Peter L. Flom, PhD Assistant Director, Statistics and Data Analysis Core Center for Drug Use and HIV Research National Development and Research Institutes 71 W. 23rd St New York, NY 10010 (212) 845-4485 (voice) (917) 438-0894 (fax)

>>> Karriere Sucher <sassysaser@YAHOO.COM> 10/27/2003 10:34:19 AM >>> <<< I am still thinking over how to calculate the 95% CI. Just to refresh your memory, my original question is I have ten scores: 8, 25, 35, 41, 50, 75, 75, 79, 92, 99 and I want to construct a 95% CI for those ten scores. >>>

First, a definition (quoting from The Cambridge Dictionary of Statistics, by BS Everitt)

Confidence Interval: "A range of values, calculated from the sample observations, that are believed, with a particular probability, to contain the true parameter value. A 95% CI, for example, implies that, were the estimation process repeated again and again, then 95% of the calculated intervals would be expected to contain the true parameter value" (p. 74)
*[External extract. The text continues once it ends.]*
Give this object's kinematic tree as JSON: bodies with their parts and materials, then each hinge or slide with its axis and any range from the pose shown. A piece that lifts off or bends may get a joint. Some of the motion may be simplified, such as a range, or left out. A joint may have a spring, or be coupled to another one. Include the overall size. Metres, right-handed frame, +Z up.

Second, calculation. David is correct (surprise). To see why, in a general way, there needs to be some adjustment for N, suppose you took two samples, one with 10 people, one with 1,000 people. from a normally distributed population of 100,000 people with a mean of 0 and an sd of 1. Both of these would have means approximately = 0, and sd approximately 1. Using YOUR method, the CIs would be equal, using David's, they would be different. Clearly, a larger sample makes for a better estimate.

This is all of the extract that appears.